CAD and scene scripts:
************
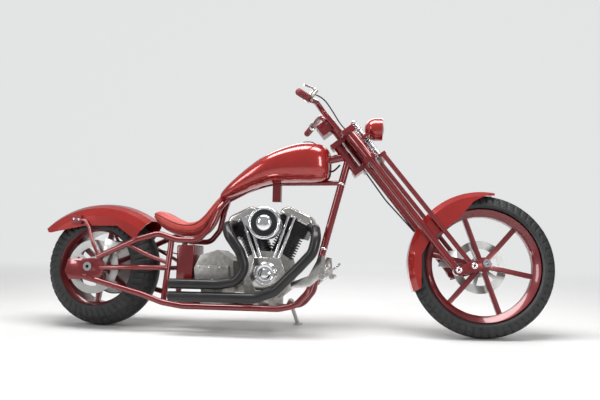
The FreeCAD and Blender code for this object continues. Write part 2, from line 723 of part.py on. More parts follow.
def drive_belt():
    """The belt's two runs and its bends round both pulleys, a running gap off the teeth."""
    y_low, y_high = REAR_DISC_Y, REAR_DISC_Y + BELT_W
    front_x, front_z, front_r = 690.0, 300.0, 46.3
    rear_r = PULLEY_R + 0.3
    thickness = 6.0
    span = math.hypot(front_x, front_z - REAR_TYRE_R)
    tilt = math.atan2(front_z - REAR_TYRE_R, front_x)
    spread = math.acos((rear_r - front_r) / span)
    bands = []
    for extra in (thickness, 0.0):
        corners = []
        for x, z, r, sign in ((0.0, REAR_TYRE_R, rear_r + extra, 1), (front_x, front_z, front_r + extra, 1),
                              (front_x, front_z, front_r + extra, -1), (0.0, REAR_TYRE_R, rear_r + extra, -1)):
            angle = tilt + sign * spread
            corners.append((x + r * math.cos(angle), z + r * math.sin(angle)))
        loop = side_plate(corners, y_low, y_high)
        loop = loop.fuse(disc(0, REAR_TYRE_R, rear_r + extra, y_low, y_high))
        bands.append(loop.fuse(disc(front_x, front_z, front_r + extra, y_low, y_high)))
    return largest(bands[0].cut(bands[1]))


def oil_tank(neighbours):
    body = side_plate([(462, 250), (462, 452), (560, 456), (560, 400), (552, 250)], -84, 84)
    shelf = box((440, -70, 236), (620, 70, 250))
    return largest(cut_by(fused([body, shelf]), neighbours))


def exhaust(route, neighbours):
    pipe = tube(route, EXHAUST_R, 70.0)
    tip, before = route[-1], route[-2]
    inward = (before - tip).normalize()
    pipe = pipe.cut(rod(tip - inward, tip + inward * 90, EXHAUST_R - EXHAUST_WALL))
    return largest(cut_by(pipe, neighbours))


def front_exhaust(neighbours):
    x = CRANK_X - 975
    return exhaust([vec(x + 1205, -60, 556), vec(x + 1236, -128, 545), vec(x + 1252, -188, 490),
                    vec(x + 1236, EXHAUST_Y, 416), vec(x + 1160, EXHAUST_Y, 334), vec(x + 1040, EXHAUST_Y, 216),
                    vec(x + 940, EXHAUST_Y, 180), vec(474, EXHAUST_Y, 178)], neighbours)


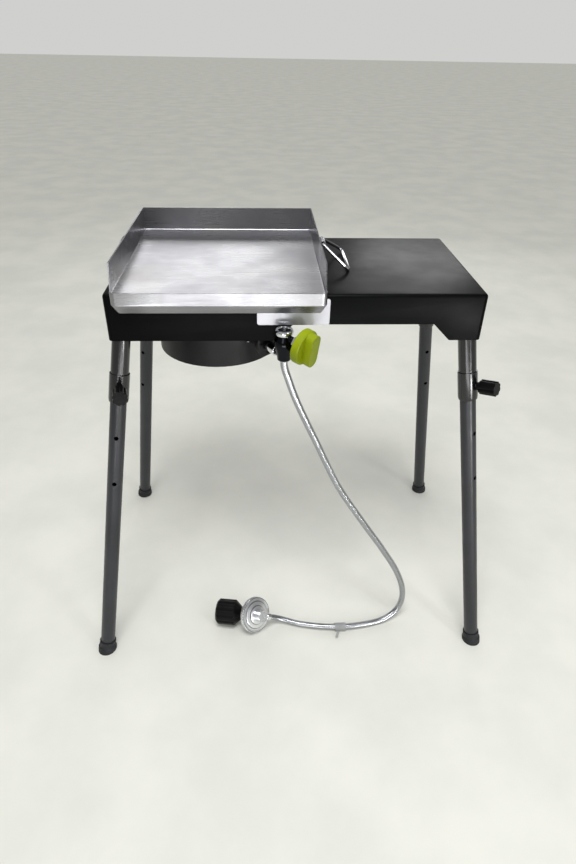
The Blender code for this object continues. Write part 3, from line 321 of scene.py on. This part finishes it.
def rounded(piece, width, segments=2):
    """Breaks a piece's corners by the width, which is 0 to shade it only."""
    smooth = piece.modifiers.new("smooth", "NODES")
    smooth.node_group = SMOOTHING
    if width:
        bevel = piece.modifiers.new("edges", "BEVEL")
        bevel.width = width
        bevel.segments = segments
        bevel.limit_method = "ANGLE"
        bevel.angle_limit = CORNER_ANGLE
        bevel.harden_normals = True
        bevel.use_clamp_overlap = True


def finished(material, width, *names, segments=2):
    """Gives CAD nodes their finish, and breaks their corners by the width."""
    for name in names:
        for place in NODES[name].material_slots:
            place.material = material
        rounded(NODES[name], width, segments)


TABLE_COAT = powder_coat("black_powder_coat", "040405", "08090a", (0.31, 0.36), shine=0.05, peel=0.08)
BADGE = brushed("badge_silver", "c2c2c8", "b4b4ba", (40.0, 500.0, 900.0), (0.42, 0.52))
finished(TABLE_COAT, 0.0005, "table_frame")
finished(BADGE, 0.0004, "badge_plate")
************
* GIVEN TASK *
Copy out every entry again, exactly as it was given.

* WORKED SOLUTION *
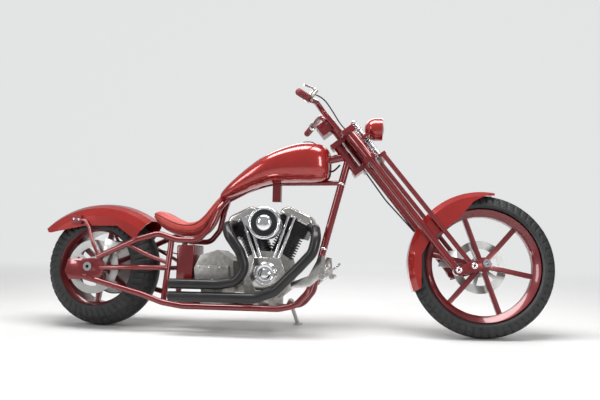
The FreeCAD and Blender code for this object continues. Write part 2, from line 723 of part.py on. More parts follow.
def drive_belt():
    """The belt's two runs and its bends round both pulleys, a running gap off the teeth."""
    y_low, y_high = REAR_DISC_Y, REAR_DISC_Y + BELT_W
    front_x, front_z, front_r = 690.0, 300.0, 46.3
    rear_r = PULLEY_R + 0.3
    thickness = 6.0
    span = math.hypot(front_x, front_z - REAR_TYRE_R)
    tilt = math.atan2(front_z - REAR_TYRE_R, front_x)
    spread = math.acos((rear_r - front_r) / span)
    bands = []
    for extra in (thickness, 0.0):
        corners = []
        for x, z, r, sign in ((0.0, REAR_TYRE_R, rear_r + extra, 1), (front_x, front_z, front_r + extra, 1),
                              (front_x, front_z, front_r + extra, -1), (0.0, REAR_TYRE_R, rear_r + extra, -1)):
            angle = tilt + sign * spread
            corners.append((x + r * math.cos(angle), z + r * math.sin(angle)))
        loop = side_plate(corners, y_low, y_high)
        loop = loop.fuse(disc(0, REAR_TYRE_R, rear_r + extra, y_low, y_high))
        bands.append(loop.fuse(disc(front_x, front_z, front_r + extra, y_low, y_high)))
    return largest(bands[0].cut(bands[1]))


def oil_tank(neighbours):
    body = side_plate([(462, 250), (462, 452), (560, 456), (560, 400), (552, 250)], -84, 84)
    shelf = box((440, -70, 236), (620, 70, 250))
    return largest(cut_by(fused([body, shelf]), neighbours))


def exhaust(route, neighbours):
    pipe = tube(route, EXHAUST_R, 70.0)
    tip, before = route[-1], route[-2]
    inward = (before - tip).normalize()
    pipe = pipe.cut(rod(tip - inward, tip + inward * 90, EXHAUST_R - EXHAUST_WALL))
    return largest(cut_by(pipe, neighbours))


def front_exhaust(neighbours):
    x = CRANK_X - 975
    return exhaust([vec(x + 1205, -60, 556), vec(x + 1236, -128, 545), vec(x + 1252, -188, 490),
                    vec(x + 1236, EXHAUST_Y, 416), vec(x + 1160, EXHAUST_Y, 334), vec(x + 1040, EXHAUST_Y, 216),
                    vec(x + 940, EXHAUST_Y, 180), vec(474, EXHAUST_Y, 178)], neighbours)


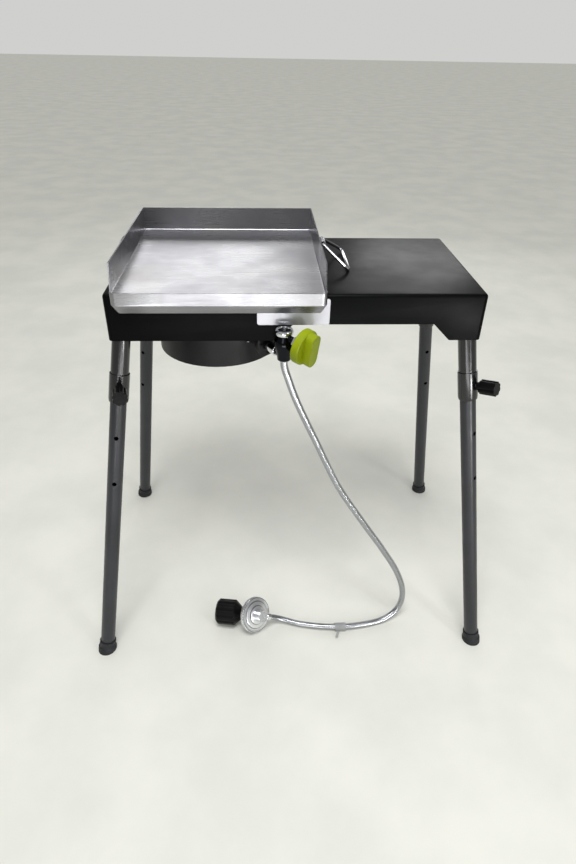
The Blender code for this object continues. Write part 3, from line 321 of scene.py on. This part finishes it.
def rounded(piece, width, segments=2):
    """Breaks a piece's corners by the width, which is 0 to shade it only."""
    smooth = piece.modifiers.new("smooth", "NODES")
    smooth.node_group = SMOOTHING
    if width:
        bevel = piece.modifiers.new("edges", "BEVEL")
        bevel.width = width
        bevel.segments = segments
        bevel.limit_method = "ANGLE"
        bevel.angle_limit = CORNER_ANGLE
        bevel.harden_normals = True
        bevel.use_clamp_overlap = True


def finished(material, width, *names, segments=2):
    """Gives CAD nodes their finish, and breaks their corners by the width."""
    for name in names:
        for place in NODES[name].material_slots:
            place.material = material
        rounded(NODES[name], width, segments)


TABLE_COAT = powder_coat("black_powder_coat", "040405", "08090a", (0.31, 0.36), shine=0.05, peel=0.08)
BADGE = brushed("badge_silver", "c2c2c8", "b4b4ba", (40.0, 500.0, 900.0), (0.42, 0.52))
finished(TABLE_COAT, 0.0005, "table_frame")
finished(BADGE, 0.0004, "badge_plate")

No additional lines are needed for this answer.